Les parties ont été régulièrement averties du jour de l'audience.
Ont été entendus au cours de l'audience publique :
- le rapport de Mme B...,
- les conclusions de M. Huon, rapporteur public,
- et les observations de Me Quertier, avocat de M. C....
Considérant ce qui suit :
1. A l'issue de la vérification de comptabilité dont l'EURL C... Transervice (ATS), qui a pour activité le transport routier de marchandises, a fait l'objet au titre de la période du 1er juillet 2008 au 30 juin 2011, M. C..., gérant et unique associé, s'est vu mettre à sa charge des suppléments d'impôt sur le revenu et de contributions sociales, dans la catégorie des revenus de capitaux mobiliers, correspondant à des revenus réputés distribués par l'EURL ATS et appréhendés par l'intéressé au titre des années 2009 à 2011. Par un jugement du 26 juin 2018, le Tribunal administratif de Versailles, après avoir constaté un non-lieu à concurrence des dégrèvements partiels prononcés en cours d'instance, a réduit, les bases d'imposition à l'impôt sur le revenu et aux contributions sociales de M. C..., au titre de l'année 2009, à concurrence d'une somme de 6 415,45 euros, et prononcé la décharge des droits d'impôt sur le revenu et de contributions sociales ainsi que des pénalités correspondantes, résultant de cette réduction. M. C... fait appel de ce jugement en tant qu'il a rejeté le surplus des conclusions de sa demande.

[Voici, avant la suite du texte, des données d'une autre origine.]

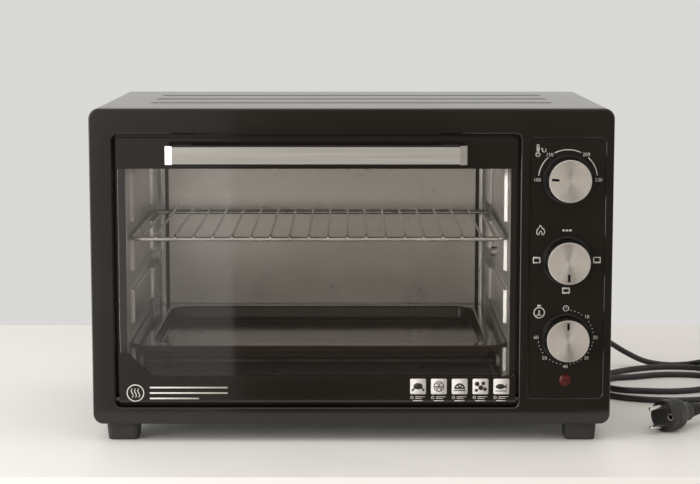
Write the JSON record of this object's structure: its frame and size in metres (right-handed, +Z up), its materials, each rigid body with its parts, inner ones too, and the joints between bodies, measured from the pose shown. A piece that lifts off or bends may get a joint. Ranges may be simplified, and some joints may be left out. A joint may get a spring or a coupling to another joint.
{
  "type": "toaster oven",
  "caption": "Black counter-top toaster oven with a drop-down glass door, wire rack, baking tray, metal-capped dials and a mains cord with a round plug.",
  "frame": {"origin": "on the counter under the centre of the box round the oven without its cord", "axes": "+Z up, -Y out of the front with the door and dials, +X to the right as seen from the front"},
  "size_m": [0.7077, 0.4156, 0.3277],
  "materials": {
    "satin_black_paint": "satin",
    "black_plastic": "matte",
    "gloss_black": "gloss",
    "aluminised_steel": "satin",
    "zinc_steel": "satin",
    "spun_metal": "satin",
    "brushed_trim": "satin",
    "chrome_wire": "gloss",
    "tray_enamel": "satin",
    "tinted_glass": "gloss",
    "ceramic": "matte",
    "element_steel": "matte",
    "brass_parts": "satin",
    "red_lens": "gloss",
    "amber_glass": "gloss",
    "cord_rubber": "satin",
    "foot_rubber": "matte",
    "wire_sheath": "satin",
    "cream_plastic": "matte",
    "nickel_plate": "gloss"
  },
  "bodies": {
    "oven": {"outer_shell": "satin_black_paint", "front_frame": "satin_black_paint", "back_panel": "satin_black_paint", "base_plate": "zinc_steel", "wall_spacers": "black_plastic", "feet": "foot_rubber", "foot_screws": "zinc_steel", "casing_screws": "zinc_steel", "cavity_left_wall": "aluminised_steel", "cavity_right_wall": "aluminised_steel", "cavity_back_wall": "aluminised_steel", "cavity_ceiling": "aluminised_steel", "cavity_floor": "aluminised_steel", "heat_shield": "zinc_steel", "control_panel": "satin_black_paint", "upper_heating_elements": "element_steel", "lower_heating_elements": "element_steel", "element_insulators": "ceramic", "crumb_tray": "aluminised_steel", "thermostat": "ceramic", "function_switch": "black_plastic", "timer_mechanism": "brass_parts", "timer_bell": "nickel_plate", "control_screws": "zinc_steel", "indicator_lens": "red_lens", "indicator_lamp": "amber_glass", "rotisserie_motor": "zinc_steel", "terminal_block": "cream_plastic", "thermal_fuse": "zinc_steel", "wiring_harness": "wire_sheath", "cord_gland": "cord_rubber", "power_cord": "cord_rubber", "plug_body": "cord_rubber", "plug_pins": "nickel_plate", "hinge_brackets": "zinc_steel", "door_springs": "zinc_steel"},
    "door": {"door_glass": "tinted_glass", "door_top_rail": "satin_black_paint", "door_bottom_rail": "satin_black_paint", "door_quadrants": "zinc_steel", "handle_grip": "black_plastic", "handle_trim": "brushed_trim", "handle_screws": "zinc_steel", "hinge_pins": "nickel_plate"},
    "temperature_control": {"temperature_dial": "gloss_black", "temperature_cap": "spun_metal", "temperature_shaft": "zinc_steel"},
    "function_control": {"function_dial": "gloss_black", "function_cap": "spun_metal", "function_shaft": "zinc_steel"},
    "timer_control": {"timer_dial": "gloss_black", "timer_cap": "spun_metal", "timer_shaft": "zinc_steel"},
    "rotisserie_drive": {"rotisserie_coupling": "nickel_plate"},
    "rack": {"wire_rack": "chrome_wire"},
    "tray": {"baking_tray": "tray_enamel"}
  },
  "joints": [
    {"name": "door_hinge", "type": "hinge", "parent": "oven", "child": "door", "pos_m": [-0.0332, -0.132, 0.042], "axis": [1, 0, 0], "range_deg": [0, 90]},
    {"name": "temperature_turn", "type": "hinge", "parent": "oven", "child": "temperature_control", "pos_m": [0.2083, -0.1375, 0.2585], "axis": [0, 1, 0], "range_deg": [0, 180]},
    {"name": "function_turn", "type": "hinge", "parent": "oven", "child": "function_control", "pos_m": [0.2083, -0.1375, 0.1795], "axis": [0, 1, 0], "range_deg": [-180, 90]},
    {"name": "timer_turn", "type": "hinge", "parent": "oven", "child": "timer_control", "pos_m": [0.2083, -0.1375, 0.104], "axis": [0, 1, 0], "range_deg": [0, 270]},
    {"name": "rotisserie_spin", "type": "hinge", "parent": "oven", "child": "rotisserie_drive", "pos_m": [0.15, 0.0125, 0.168], "axis": [1, 0, 0], "continuous": true},
    {"name": "rack_slide", "type": "slide", "parent": "oven", "child": "rack", "axis": [0, -1, 0], "range_m": [0, 0.2]},
    {"name": "tray_slide", "type": "slide", "parent": "oven", "child": "tray", "axis": [0, -1, 0], "range_m": [0, 0.1]}
  ],
  "couplings": [
    {"joint": "rack_slide", "follows": "door_hinge", "m_per_rad": 0.12732},
    {"joint": "tray_slide", "follows": "door_hinge", "m_per_rad": 0.063662}
  ]
}
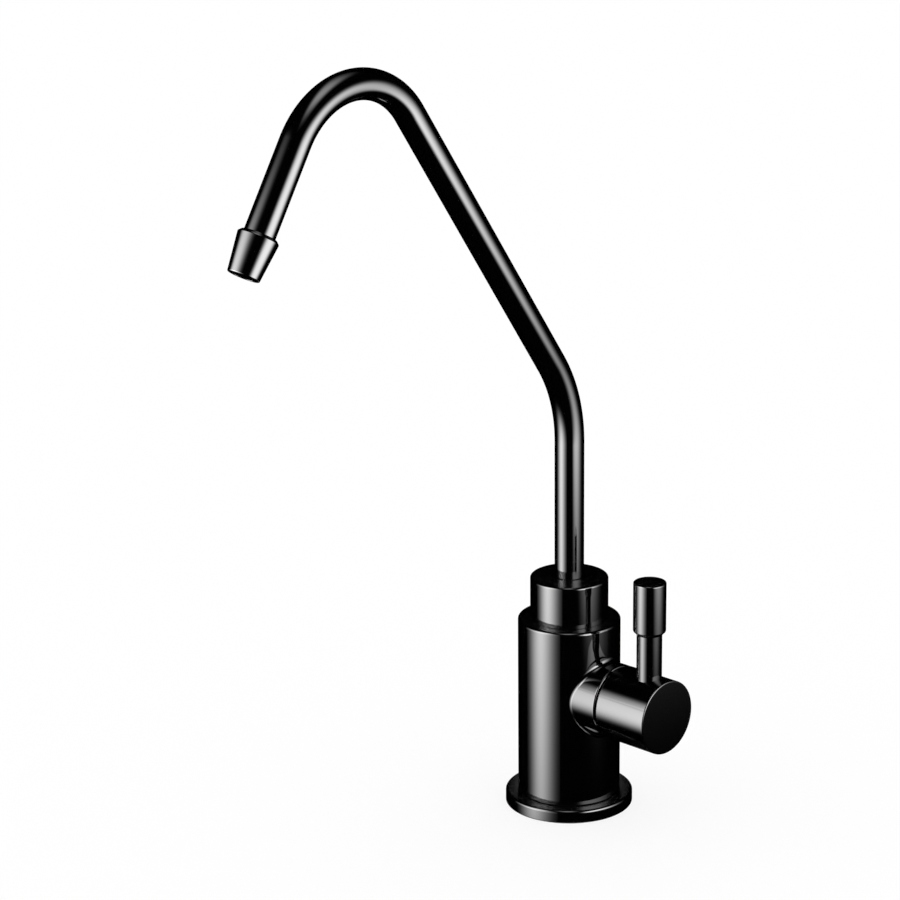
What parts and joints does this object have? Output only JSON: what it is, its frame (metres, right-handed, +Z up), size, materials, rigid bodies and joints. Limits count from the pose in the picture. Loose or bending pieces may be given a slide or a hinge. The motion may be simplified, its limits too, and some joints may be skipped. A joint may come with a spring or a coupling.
{
  "type": "drinking water filter tap",
  "caption": "Black worktop tap for filtered drinking water, with a bent swivelling spout, a tapered nozzle, a quarter-turn side lever and a threaded shank.",
  "frame": {"origin": "centre of the base on the worktop's surface", "axes": "+Z up, the spout reaches along -Y, the lever axis points along +X; the shank goes down through the worktop"},
  "size_m": [0.0661, 0.1707, 0.3542],
  "materials": {
    "black_finish": "gloss black over brass",
    "brass": "turned",
    "stainless_steel": "stamped stainless steel",
    "ceramic": "lapped alumina",
    "rubber": "moulded rubber",
    "acetal": "moulded acetal",
    "fitting_plastic": "moulded acetal",
    "silicone": "moulded silicone"
  },
  "bodies": {
    "tap_body": {"valve_body": "black_finish", "base_flange": "black_finish", "base_gasket": "rubber", "threaded_shank": "brass", "spout_collar": "black_finish", "glide_washer": "acetal", "spout_bush": "acetal", "cartridge_housing": "brass", "cartridge_seal": "silicone", "housing_oring": "rubber", "fixed_disc": "ceramic", "inlet_fitting": "fitting_plastic", "inlet_seal": "rubber", "tube_oring": "rubber", "grip_ring": "fitting_plastic"},
    "spout": {"spout_tube": "black_finish", "spout_tail": "brass", "spout_orings": "rubber", "spout_nozzle": "black_finish"},
    "lever": {"lever_hub": "black_finish", "lever_stem": "black_finish", "lever_grip": "black_finish", "grub_screw": "stainless_steel", "spindle": "brass", "spindle_orings": "rubber", "spindle_clip": "stainless_steel", "moving_disc": "ceramic"},
    "collet": {"inlet_collet": "fitting_plastic"},
    "clamp_washers": {"rubber_washer": "rubber", "spacer_ring": "acetal", "star_washer": "stainless_steel"},
    "clamp_nut": {"mounting_nut": "brass"}
  },
  "joints": [
    {"name": "spout_swivel", "type": "hinge", "parent": "tap_body", "child": "spout", "pos_m": [0, 0, 0.0673], "axis": [0, 0, 1], "continuous": true},
    {"name": "lever_turn", "type": "hinge", "parent": "tap_body", "child": "lever", "pos_m": [0.0227, 0, 0.0421], "axis": [1, 0, 0], "range_deg": [0, 90]},
    {"name": "collet_push", "type": "slide", "parent": "tap_body", "child": "collet", "axis": [0, 0, 1], "range_m": [0, 0.0015]},
    {"name": "clamp_slide", "type": "slide", "parent": "tap_body", "child": "clamp_washers", "axis": [0, 0, 1], "range_m": [-0.0066, 0.0295]},
    {"name": "nut_spin", "type": "hinge", "parent": "clamp_washers", "child": "clamp_nut", "pos_m": [0, 0, -0.0388], "axis": [0, 0, 1], "range_deg": [-2200, 10000]}
  ],
  "couplings": [
    {"joint": "clamp_slide", "follows": "nut_spin", "m_per_rad": 0.00016844}
  ]
}
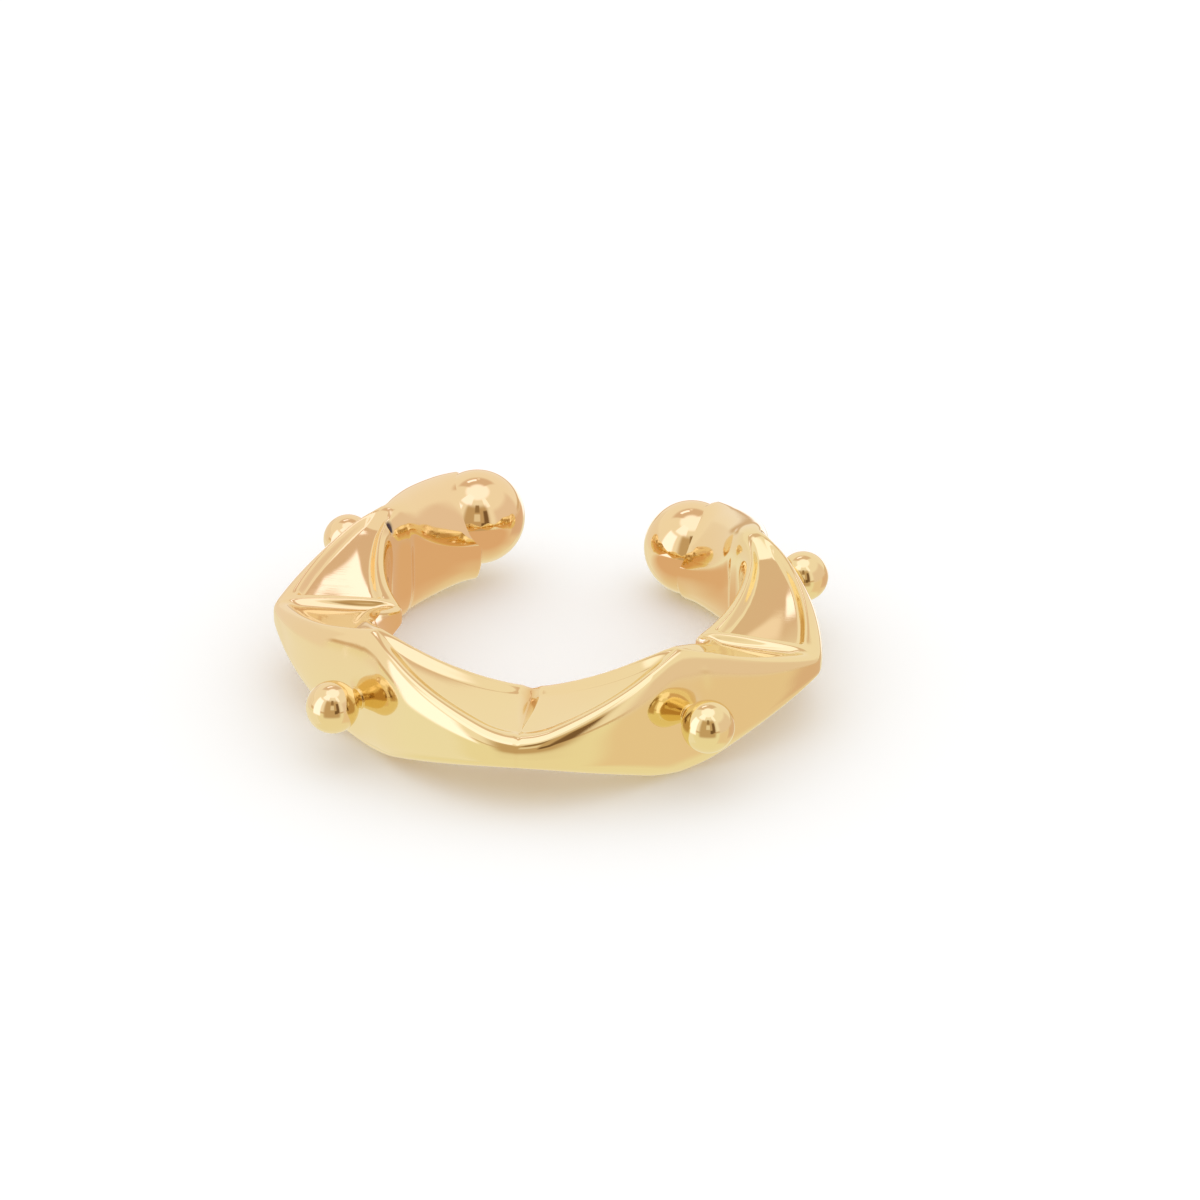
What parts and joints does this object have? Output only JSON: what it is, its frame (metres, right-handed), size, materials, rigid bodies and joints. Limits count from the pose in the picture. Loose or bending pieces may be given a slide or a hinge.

Sur les sommes inscrites sur le compte courant d'associé :
2. Il résulte de l'instruction que l'administration a estimé que les crédits injustifiés constatés au compte courant d'associé ouvert au nom de M. C... dans les écritures de l'EURL ATS à la clôture de ses exercices 2009, 2010 et 2011, devaient être regardés comme des sommes mises à la disposition de l'intéressé, imposables au titre des années 2009, 2010 et 2011 dans la catégorie des revenus distribués.
En ce qui concerne le respect du principe d'annualité de l'impôt :
3. Aux termes de l'article 12 du code général des impôts : " L'impôt est dû chaque année à raison des bénéfices ou revenus que le contribuable réalise ou dont il dispose au cours de la même année ".
4. Dès lors que les sommes portées au crédit d'un compte-courant d'associé doivent être regardées comme mises à la disposition de l'intéressé, même en l'absence de prélèvement effectif et que, s'agissant d'un dirigeant de société, réputé connaître la situation comptable de celle-ci, la mise à disposition est réputée avoir eu lieu à la date de l'inscription des sommes au crédit du compte, M. C..., gérant et unique associé de l'EURL ATS, qui fait valoir sans être contesté que les crédits en cause ont été portés au crédit de son compte courant d'associé le 1er juillet 2008, à concurrence de 30 115 euros et le 1er juillet 2010, à concurrence de 14 473,56 euros, est fondé à soutenir que ces sommes ne pouvaient être imposées au titre, respectivement, des années 2009 et 2011, et à en demander la décharge, pour méconnaissance du principe d'annualité de l'impôt, sans que le ministre de l'action et des comptes publics puisse se prévaloir du principe selon lequel les revenus sont présumés distribués à la date de clôture de l'exercice au terme duquel leur existence a été constatée sauf si le contribuable ou l'administration apportent des éléments de nature à établir que la distribution a été, en fait, soit postérieure, soit antérieure à cette date, dès lors qu'une telle preuve contraire est justement apportée lorsque les recettes réintégrées dans le bénéfice imposable ont été encaissées sur le compte courant de l'associé.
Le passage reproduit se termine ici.